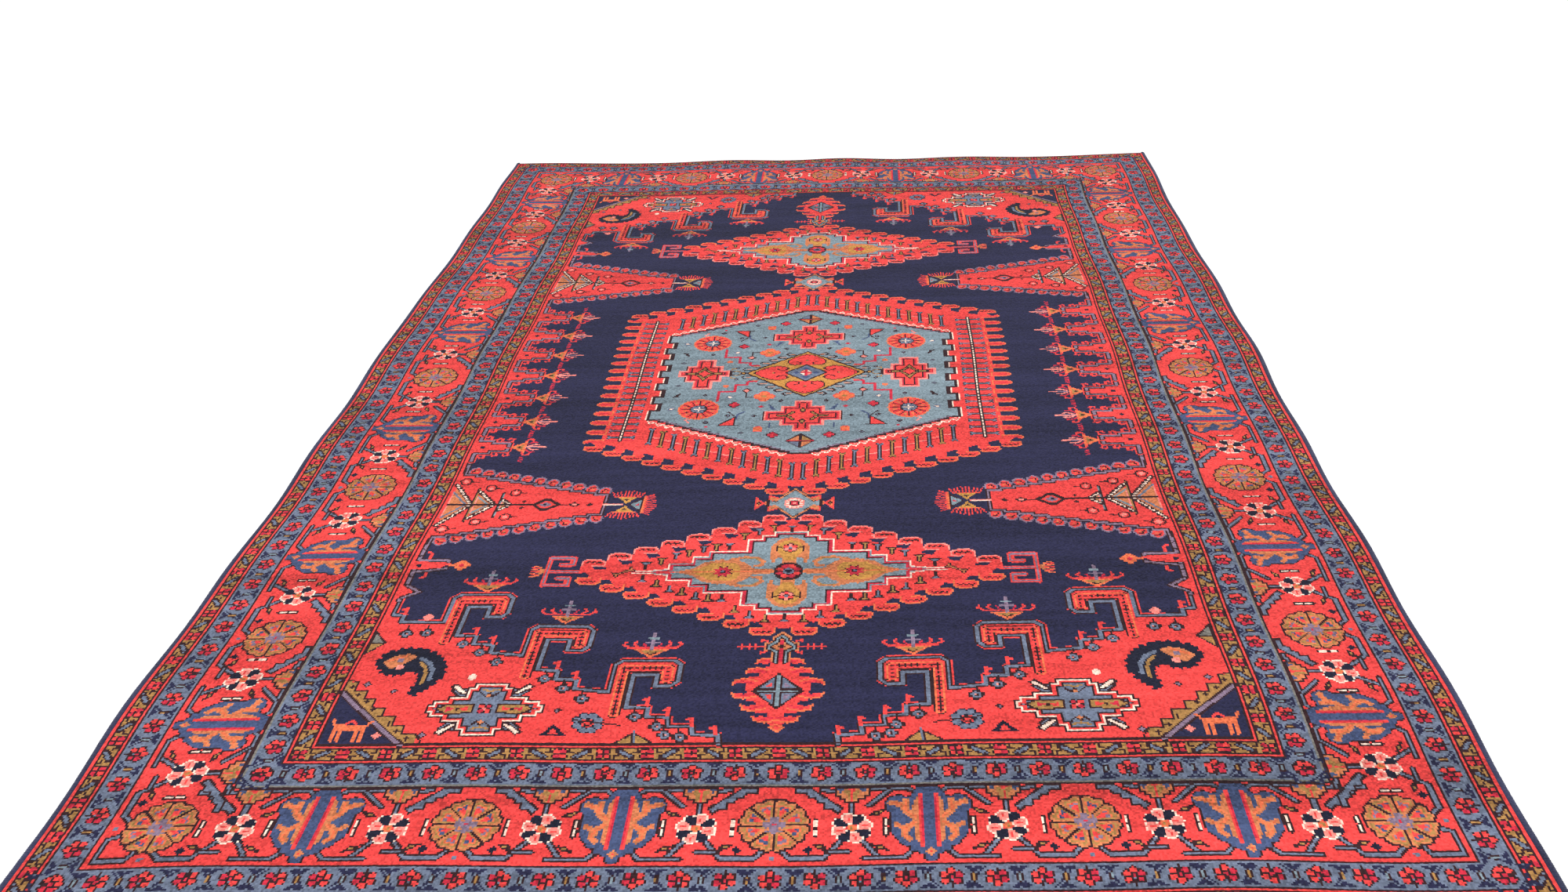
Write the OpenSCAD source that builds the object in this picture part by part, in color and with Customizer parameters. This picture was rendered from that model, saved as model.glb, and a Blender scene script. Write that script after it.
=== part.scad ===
// Hand-knotted wool area rug. A cotton ground weave carries wool pile, worked as
// five border bands around a field with a medallion, two pendants and four spandrels.
// The long sides are overcast over cables, and the ends are flat-woven and bound.
// The origin is at the centre of the underside: +Y runs along the rug and +Z is up.
// Left is -X, right is +X, near is -Y and far is +Y. All sizes are in millimetres.

/* [Rug] */
// Finished width over both selvedges
rug_w = 2140; // [1700:10:2700]
// Finished length over both bound ends
rug_l = 3280; // [2700:10:4000]

/* [Cloth] */
// Thickness of the layer of cotton warps
warp_t = 2; // [1.5:0.1:3]
// Thickness of the layer of cotton wefts over the warps
weft_t = 2; // [1.5:0.1:3]
// Height of the wool pile over the ground weave
pile_h = 7; // [4:0.5:14]

/* [Selvedges and ends] */
// Width of one overcast selvedge
selvedge_w = 12; // [9:1:24]
// Height of the wool wrapping of a selvedge
selvedge_h = 8; // [6:0.5:12]
// Diameter of one cable inside a selvedge
cable_d = 2.6; // [2:0.2:3.6]
// Width of the flat-woven band at each end
kilim_w = 12; // [8:1:60]
// Width of the bound hem outside the flat-woven band
hem_w = 7; // [5:1:12]
// Height of the bound hem
hem_h = 6; // [5:0.5:12]

/* [Border bands] */
// Width of the outer minor border
outer_minor_w = 38; // [20:1:60]
// Width of the outer guard border
outer_guard_w = 52; // [30:1:80]
// Width of the main border
main_border_w = 152; // [100:1:220]
// Width of the inner guard border
inner_guard_w = 54; // [30:1:80]
// Width of the inner minor border
inner_minor_w = 40; // [20:1:60]

/* [Medallion] */
// Half width of the medallion over its fingers
medallion_hw = 475; // [380:5:560]
// Half length of the medallion to its tips
medallion_hl = 530; // [440:5:620]
// Half length of the medallion's straight sides
medallion_side_hl = 335; // [260:5:400]
// Width of the red rim around the medallion's heart
rim_w = 132; // [80:1:180]
// Half length of the heart to its tips
heart_hl = 378; // [300:1:430]
// Half length of the heart's straight sides
heart_side_hl = 225; // [180:1:260]

/* [Pendants and finials] */
// Half width of a pendant's lozenge
pendant_hw = 400; // [300:5:480]
// Half length of a pendant
pendant_hl = 190; // [140:5:240]
// Reach of the hook beyond each side of a pendant
hook_reach = 90; // [40:5:120]
// Half height of a pendant's hook
hook_hh = 48; // [30:1:70]
// Half width of the link between the medallion and a pendant
link_hw = 90; // [60:1:120]
// Half length of that link
link_hl = 55; // [52:1:90]
// How far each tip of the link runs in between its neighbours' slanted sides
link_tuck = 9; // [2:1:20]
// Half width of a finial
finial_hw = 82; // [50:1:120]
// Half length of a finial
finial_hl = 92; // [60:1:120]
// Half width of the stem between a pendant and its finial
stem_hw = 40; // [20:1:60]
// Ground left between a finial and the field's end
finial_end_gap = 38; // [10:1:80]

/* [Side motifs] */
// Half width of a spike where it stands on the field's edge
spike_base_hh = 150; // [100:5:180]
// Length of a spike
spike_len = 337; // [240:1:400]
// Half width of a spike at its tip
spike_tip_hh = 45; // [20:1:60]
// Length of the palmette on a spike's tip
palmette_len = 105; // [60:5:140]
// Half width of that palmette
palmette_hh = 68; // [40:1:90]
// Number of hooks along each side
hooks = 7; // [3:2:9]
// Distance between neighbouring hooks
hook_pitch = 114; // [100:1:150]
// Length of one side hook
hook_len = 157; // [100:1:200]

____

Given exercise: Your task is to repeat every line exactly.

Answer to this exercise:
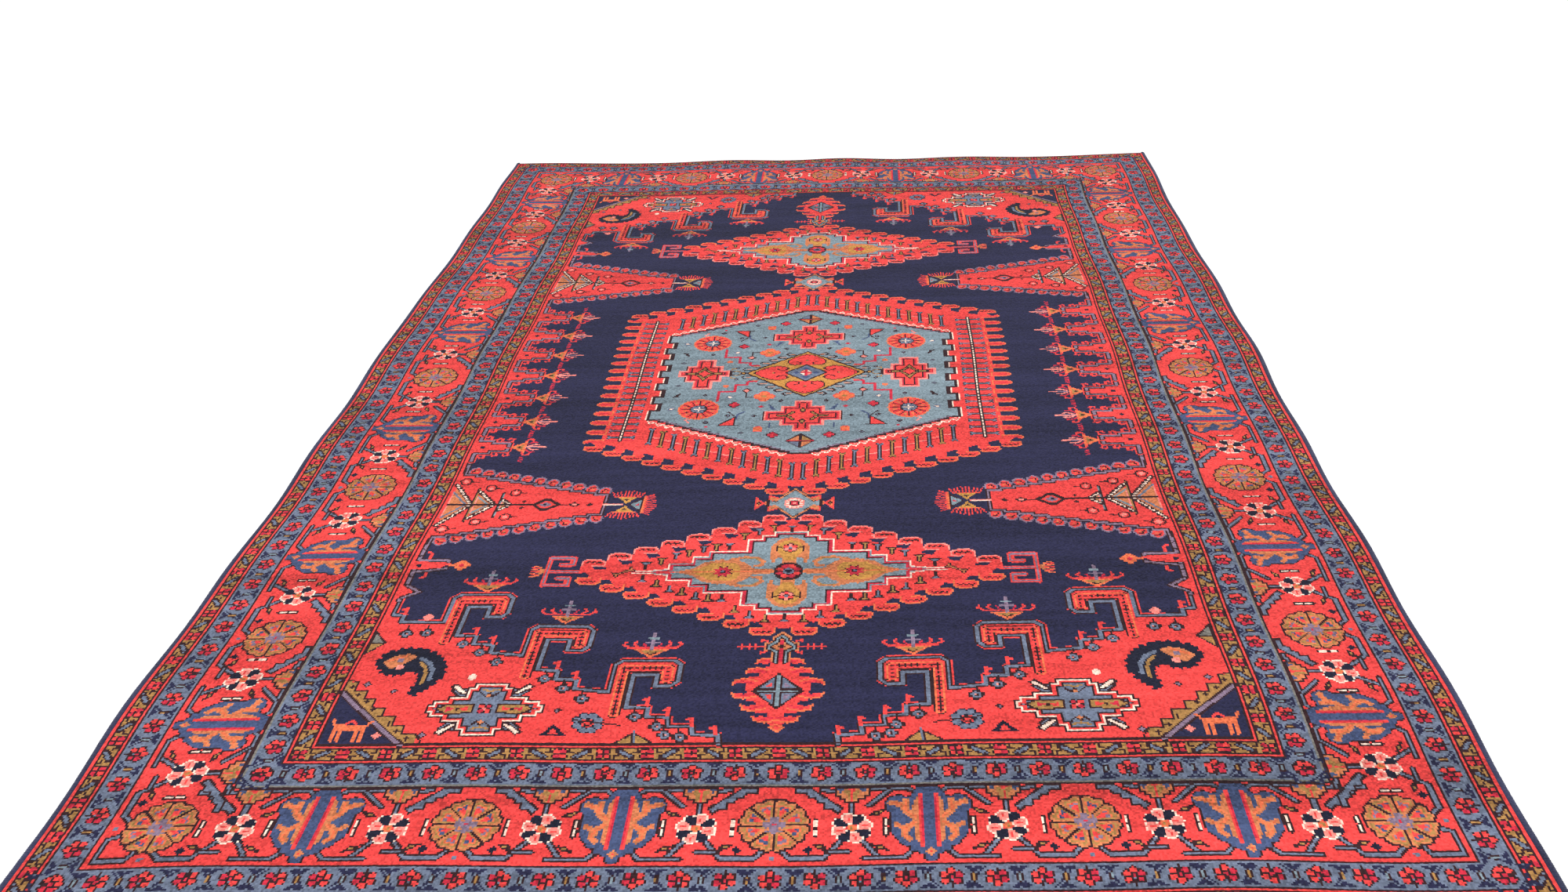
Write the OpenSCAD source that builds the object in this picture part by part, in color and with Customizer parameters. This picture was rendered from that model, saved as model.glb, and a Blender scene script. Write that script after it.
=== part.scad ===
// Hand-knotted wool area rug. A cotton ground weave carries wool pile, worked as
// five border bands around a field with a medallion, two pendants and four spandrels.
// The long sides are overcast over cables, and the ends are flat-woven and bound.
// The origin is at the centre of the underside: +Y runs along the rug and +Z is up.
// Left is -X, right is +X, near is -Y and far is +Y. All sizes are in millimetres.

/* [Rug] */
// Finished width over both selvedges
rug_w = 2140; // [1700:10:2700]
// Finished length over both bound ends
rug_l = 3280; // [2700:10:4000]

/* [Cloth] */
// Thickness of the layer of cotton warps
warp_t = 2; // [1.5:0.1:3]
// Thickness of the layer of cotton wefts over the warps
weft_t = 2; // [1.5:0.1:3]
// Height of the wool pile over the ground weave
pile_h = 7; // [4:0.5:14]

/* [Selvedges and ends] */
// Width of one overcast selvedge
selvedge_w = 12; // [9:1:24]
// Height of the wool wrapping of a selvedge
selvedge_h = 8; // [6:0.5:12]
// Diameter of one cable inside a selvedge
cable_d = 2.6; // [2:0.2:3.6]
// Width of the flat-woven band at each end
kilim_w = 12; // [8:1:60]
// Width of the bound hem outside the flat-woven band
hem_w = 7; // [5:1:12]
// Height of the bound hem
hem_h = 6; // [5:0.5:12]

/* [Border bands] */
// Width of the outer minor border
outer_minor_w = 38; // [20:1:60]
// Width of the outer guard border
outer_guard_w = 52; // [30:1:80]
// Width of the main border
main_border_w = 152; // [100:1:220]
// Width of the inner guard border
inner_guard_w = 54; // [30:1:80]
// Width of the inner minor border
inner_minor_w = 40; // [20:1:60]

/* [Medallion] */
// Half width of the medallion over its fingers
medallion_hw = 475; // [380:5:560]
// Half length of the medallion to its tips
medallion_hl = 530; // [440:5:620]
// Half length of the medallion's straight sides
medallion_side_hl = 335; // [260:5:400]
// Width of the red rim around the medallion's heart
rim_w = 132; // [80:1:180]
// Half length of the heart to its tips
heart_hl = 378; // [300:1:430]
// Half length of the heart's straight sides
heart_side_hl = 225; // [180:1:260]

/* [Pendants and finials] */
// Half width of a pendant's lozenge
pendant_hw = 400; // [300:5:480]
// Half length of a pendant
pendant_hl = 190; // [140:5:240]
// Reach of the hook beyond each side of a pendant
hook_reach = 90; // [40:5:120]
// Half height of a pendant's hook
hook_hh = 48; // [30:1:70]
// Half width of the link between the medallion and a pendant
link_hw = 90; // [60:1:120]
// Half length of that link
link_hl = 55; // [52:1:90]
// How far each tip of the link runs in between its neighbours' slanted sides
link_tuck = 9; // [2:1:20]
// Half width of a finial
finial_hw = 82; // [50:1:120]
// Half length of a finial
finial_hl = 92; // [60:1:120]
// Half width of the stem between a pendant and its finial
stem_hw = 40; // [20:1:60]
// Ground left between a finial and the field's end
finial_end_gap = 38; // [10:1:80]

/* [Side motifs] */
// Half width of a spike where it stands on the field's edge
spike_base_hh = 150; // [100:5:180]
// Length of a spike
spike_len = 337; // [240:1:400]
// Half width of a spike at its tip
spike_tip_hh = 45; // [20:1:60]
// Length of the palmette on a spike's tip
palmette_len = 105; // [60:5:140]
// Half width of that palmette
palmette_hh = 68; // [40:1:90]
// Number of hooks along each side
hooks = 7; // [3:2:9]
// Distance between neighbouring hooks
hook_pitch = 114; // [100:1:150]
// Length of one side hook
hook_len = 157; // [100:1:200]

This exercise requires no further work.